▶ **Problem description**:
Restate each of the lines given below, word for word.

— BEGIN Listed records —

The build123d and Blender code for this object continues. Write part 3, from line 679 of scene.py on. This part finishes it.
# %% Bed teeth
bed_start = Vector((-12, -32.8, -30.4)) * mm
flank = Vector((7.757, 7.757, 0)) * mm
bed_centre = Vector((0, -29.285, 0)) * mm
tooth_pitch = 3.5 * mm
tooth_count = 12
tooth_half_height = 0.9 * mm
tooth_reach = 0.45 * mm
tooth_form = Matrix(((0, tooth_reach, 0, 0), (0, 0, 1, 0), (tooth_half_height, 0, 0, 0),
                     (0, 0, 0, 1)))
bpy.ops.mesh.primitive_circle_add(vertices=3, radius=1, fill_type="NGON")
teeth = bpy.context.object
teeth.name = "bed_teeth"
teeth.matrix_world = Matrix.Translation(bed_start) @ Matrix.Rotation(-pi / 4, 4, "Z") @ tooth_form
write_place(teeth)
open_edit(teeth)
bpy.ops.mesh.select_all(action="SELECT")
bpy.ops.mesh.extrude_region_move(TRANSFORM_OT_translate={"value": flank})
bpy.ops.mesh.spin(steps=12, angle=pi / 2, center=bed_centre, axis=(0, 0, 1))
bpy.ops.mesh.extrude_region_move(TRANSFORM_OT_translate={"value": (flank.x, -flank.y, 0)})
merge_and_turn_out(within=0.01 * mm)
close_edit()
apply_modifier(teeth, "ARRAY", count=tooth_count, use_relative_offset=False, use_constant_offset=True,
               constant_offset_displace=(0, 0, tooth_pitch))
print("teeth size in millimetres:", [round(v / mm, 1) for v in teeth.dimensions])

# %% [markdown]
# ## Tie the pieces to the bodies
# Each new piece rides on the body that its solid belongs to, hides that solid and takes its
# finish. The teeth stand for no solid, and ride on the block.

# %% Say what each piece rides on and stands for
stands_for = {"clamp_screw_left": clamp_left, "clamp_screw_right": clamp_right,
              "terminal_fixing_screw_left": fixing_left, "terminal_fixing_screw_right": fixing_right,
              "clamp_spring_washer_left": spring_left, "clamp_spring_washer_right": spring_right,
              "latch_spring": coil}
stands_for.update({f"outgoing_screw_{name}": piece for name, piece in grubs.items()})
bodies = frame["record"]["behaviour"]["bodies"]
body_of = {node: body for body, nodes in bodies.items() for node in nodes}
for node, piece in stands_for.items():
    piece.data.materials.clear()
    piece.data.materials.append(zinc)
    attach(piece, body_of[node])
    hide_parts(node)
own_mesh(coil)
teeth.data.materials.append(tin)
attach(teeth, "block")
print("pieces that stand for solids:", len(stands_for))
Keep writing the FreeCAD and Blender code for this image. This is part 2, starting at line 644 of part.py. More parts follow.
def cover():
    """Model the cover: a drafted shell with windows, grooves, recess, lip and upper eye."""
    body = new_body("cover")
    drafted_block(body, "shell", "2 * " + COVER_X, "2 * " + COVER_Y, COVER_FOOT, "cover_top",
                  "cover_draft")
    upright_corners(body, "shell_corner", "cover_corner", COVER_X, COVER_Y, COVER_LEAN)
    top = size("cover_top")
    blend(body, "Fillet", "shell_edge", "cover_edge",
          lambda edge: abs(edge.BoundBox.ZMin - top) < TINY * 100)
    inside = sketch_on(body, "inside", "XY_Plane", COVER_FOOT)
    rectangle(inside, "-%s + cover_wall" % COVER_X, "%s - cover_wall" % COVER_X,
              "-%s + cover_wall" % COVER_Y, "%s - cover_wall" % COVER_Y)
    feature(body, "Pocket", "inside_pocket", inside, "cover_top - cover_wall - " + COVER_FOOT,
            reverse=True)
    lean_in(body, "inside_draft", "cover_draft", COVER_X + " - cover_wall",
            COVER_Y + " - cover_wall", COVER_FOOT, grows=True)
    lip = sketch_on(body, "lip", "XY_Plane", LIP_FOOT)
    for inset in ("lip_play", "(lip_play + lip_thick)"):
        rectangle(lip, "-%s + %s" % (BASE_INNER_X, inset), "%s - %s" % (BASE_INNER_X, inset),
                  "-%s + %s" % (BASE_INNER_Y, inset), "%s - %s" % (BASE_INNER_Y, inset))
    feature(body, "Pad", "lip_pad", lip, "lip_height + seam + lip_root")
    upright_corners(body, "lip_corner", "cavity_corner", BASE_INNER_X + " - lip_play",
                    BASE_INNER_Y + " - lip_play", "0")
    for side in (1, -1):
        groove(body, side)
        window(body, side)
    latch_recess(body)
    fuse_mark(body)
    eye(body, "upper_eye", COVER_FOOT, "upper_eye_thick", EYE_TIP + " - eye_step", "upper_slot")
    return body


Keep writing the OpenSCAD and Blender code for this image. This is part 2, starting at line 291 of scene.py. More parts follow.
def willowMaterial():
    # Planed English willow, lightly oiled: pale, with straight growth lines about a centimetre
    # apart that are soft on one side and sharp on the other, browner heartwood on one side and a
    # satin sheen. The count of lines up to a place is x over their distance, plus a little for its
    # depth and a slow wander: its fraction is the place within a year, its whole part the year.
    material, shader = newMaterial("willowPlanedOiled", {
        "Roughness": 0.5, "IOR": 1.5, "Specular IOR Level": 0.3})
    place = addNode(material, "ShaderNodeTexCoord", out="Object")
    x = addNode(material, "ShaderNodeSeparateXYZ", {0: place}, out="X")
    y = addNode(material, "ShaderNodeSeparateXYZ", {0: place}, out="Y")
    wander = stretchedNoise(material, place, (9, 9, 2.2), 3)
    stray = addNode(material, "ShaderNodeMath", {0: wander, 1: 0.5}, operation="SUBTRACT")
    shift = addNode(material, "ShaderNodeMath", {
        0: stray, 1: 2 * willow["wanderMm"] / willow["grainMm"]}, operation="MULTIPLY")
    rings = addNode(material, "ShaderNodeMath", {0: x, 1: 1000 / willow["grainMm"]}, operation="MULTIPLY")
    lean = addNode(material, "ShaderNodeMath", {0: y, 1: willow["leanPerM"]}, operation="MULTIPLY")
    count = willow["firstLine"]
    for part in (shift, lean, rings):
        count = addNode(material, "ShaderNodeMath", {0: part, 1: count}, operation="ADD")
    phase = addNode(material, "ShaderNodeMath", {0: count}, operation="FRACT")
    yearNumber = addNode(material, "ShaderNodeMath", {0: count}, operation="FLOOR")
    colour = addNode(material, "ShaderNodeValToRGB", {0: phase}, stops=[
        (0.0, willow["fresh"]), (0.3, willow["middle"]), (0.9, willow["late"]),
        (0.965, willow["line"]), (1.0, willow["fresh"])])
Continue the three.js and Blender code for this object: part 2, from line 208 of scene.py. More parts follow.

— END Listed records —

▶ **Task solution**:
The build123d and Blender code for this object continues. Write part 3, from line 679 of scene.py on. This part finishes it.
# %% Bed teeth
bed_start = Vector((-12, -32.8, -30.4)) * mm
flank = Vector((7.757, 7.757, 0)) * mm
bed_centre = Vector((0, -29.285, 0)) * mm
tooth_pitch = 3.5 * mm
tooth_count = 12
tooth_half_height = 0.9 * mm
tooth_reach = 0.45 * mm
tooth_form = Matrix(((0, tooth_reach, 0, 0), (0, 0, 1, 0), (tooth_half_height, 0, 0, 0),
                     (0, 0, 0, 1)))
bpy.ops.mesh.primitive_circle_add(vertices=3, radius=1, fill_type="NGON")
teeth = bpy.context.object
teeth.name = "bed_teeth"
teeth.matrix_world = Matrix.Translation(bed_start) @ Matrix.Rotation(-pi / 4, 4, "Z") @ tooth_form
write_place(teeth)
open_edit(teeth)
bpy.ops.mesh.select_all(action="SELECT")
bpy.ops.mesh.extrude_region_move(TRANSFORM_OT_translate={"value": flank})
bpy.ops.mesh.spin(steps=12, angle=pi / 2, center=bed_centre, axis=(0, 0, 1))
bpy.ops.mesh.extrude_region_move(TRANSFORM_OT_translate={"value": (flank.x, -flank.y, 0)})
merge_and_turn_out(within=0.01 * mm)
close_edit()
apply_modifier(teeth, "ARRAY", count=tooth_count, use_relative_offset=False, use_constant_offset=True,
               constant_offset_displace=(0, 0, tooth_pitch))
print("teeth size in millimetres:", [round(v / mm, 1) for v in teeth.dimensions])

# %% [markdown]
# ## Tie the pieces to the bodies
# Each new piece rides on the body that its solid belongs to, hides that solid and takes its
# finish. The teeth stand for no solid, and ride on the block.

# %% Say what each piece rides on and stands for
stands_for = {"clamp_screw_left": clamp_left, "clamp_screw_right": clamp_right,
              "terminal_fixing_screw_left": fixing_left, "terminal_fixing_screw_right": fixing_right,
              "clamp_spring_washer_left": spring_left, "clamp_spring_washer_right": spring_right,
              "latch_spring": coil}
stands_for.update({f"outgoing_screw_{name}": piece for name, piece in grubs.items()})
bodies = frame["record"]["behaviour"]["bodies"]
body_of = {node: body for body, nodes in bodies.items() for node in nodes}
for node, piece in stands_for.items():
    piece.data.materials.clear()
    piece.data.materials.append(zinc)
    attach(piece, body_of[node])
    hide_parts(node)
own_mesh(coil)
teeth.data.materials.append(tin)
attach(teeth, "block")
print("pieces that stand for solids:", len(stands_for))
Keep writing the FreeCAD and Blender code for this image. This is part 2, starting at line 644 of part.py. More parts follow.
def cover():
    """Model the cover: a drafted shell with windows, grooves, recess, lip and upper eye."""
    body = new_body("cover")
    drafted_block(body, "shell", "2 * " + COVER_X, "2 * " + COVER_Y, COVER_FOOT, "cover_top",
                  "cover_draft")
    upright_corners(body, "shell_corner", "cover_corner", COVER_X, COVER_Y, COVER_LEAN)
    top = size("cover_top")
    blend(body, "Fillet", "shell_edge", "cover_edge",
          lambda edge: abs(edge.BoundBox.ZMin - top) < TINY * 100)
    inside = sketch_on(body, "inside", "XY_Plane", COVER_FOOT)
    rectangle(inside, "-%s + cover_wall" % COVER_X, "%s - cover_wall" % COVER_X,
              "-%s + cover_wall" % COVER_Y, "%s - cover_wall" % COVER_Y)
    feature(body, "Pocket", "inside_pocket", inside, "cover_top - cover_wall - " + COVER_FOOT,
            reverse=True)
    lean_in(body, "inside_draft", "cover_draft", COVER_X + " - cover_wall",
            COVER_Y + " - cover_wall", COVER_FOOT, grows=True)
    lip = sketch_on(body, "lip", "XY_Plane", LIP_FOOT)
    for inset in ("lip_play", "(lip_play + lip_thick)"):
        rectangle(lip, "-%s + %s" % (BASE_INNER_X, inset), "%s - %s" % (BASE_INNER_X, inset),
                  "-%s + %s" % (BASE_INNER_Y, inset), "%s - %s" % (BASE_INNER_Y, inset))
    feature(body, "Pad", "lip_pad", lip, "lip_height + seam + lip_root")
    upright_corners(body, "lip_corner", "cavity_corner", BASE_INNER_X + " - lip_play",
                    BASE_INNER_Y + " - lip_play", "0")
    for side in (1, -1):
        groove(body, side)
        window(body, side)
    latch_recess(body)
    fuse_mark(body)
    eye(body, "upper_eye", COVER_FOOT, "upper_eye_thick", EYE_TIP + " - eye_step", "upper_slot")
    return body


Keep writing the OpenSCAD and Blender code for this image. This is part 2, starting at line 291 of scene.py. More parts follow.
def willowMaterial():
    # Planed English willow, lightly oiled: pale, with straight growth lines about a centimetre
    # apart that are soft on one side and sharp on the other, browner heartwood on one side and a
    # satin sheen. The count of lines up to a place is x over their distance, plus a little for its
    # depth and a slow wander: its fraction is the place within a year, its whole part the year.
    material, shader = newMaterial("willowPlanedOiled", {
        "Roughness": 0.5, "IOR": 1.5, "Specular IOR Level": 0.3})
    place = addNode(material, "ShaderNodeTexCoord", out="Object")
    x = addNode(material, "ShaderNodeSeparateXYZ", {0: place}, out="X")
    y = addNode(material, "ShaderNodeSeparateXYZ", {0: place}, out="Y")
    wander = stretchedNoise(material, place, (9, 9, 2.2), 3)
    stray = addNode(material, "ShaderNodeMath", {0: wander, 1: 0.5}, operation="SUBTRACT")
    shift = addNode(material, "ShaderNodeMath", {
        0: stray, 1: 2 * willow["wanderMm"] / willow["grainMm"]}, operation="MULTIPLY")
    rings = addNode(material, "ShaderNodeMath", {0: x, 1: 1000 / willow["grainMm"]}, operation="MULTIPLY")
    lean = addNode(material, "ShaderNodeMath", {0: y, 1: willow["leanPerM"]}, operation="MULTIPLY")
    count = willow["firstLine"]
    for part in (shift, lean, rings):
        count = addNode(material, "ShaderNodeMath", {0: part, 1: count}, operation="ADD")
    phase = addNode(material, "ShaderNodeMath", {0: count}, operation="FRACT")
    yearNumber = addNode(material, "ShaderNodeMath", {0: count}, operation="FLOOR")
    colour = addNode(material, "ShaderNodeValToRGB", {0: phase}, stops=[
        (0.0, willow["fresh"]), (0.3, willow["middle"]), (0.9, willow["late"]),
        (0.965, willow["line"]), (1.0, willow["fresh"])])
Continue the three.js and Blender code for this object: part 2, from line 208 of scene.py. More parts follow.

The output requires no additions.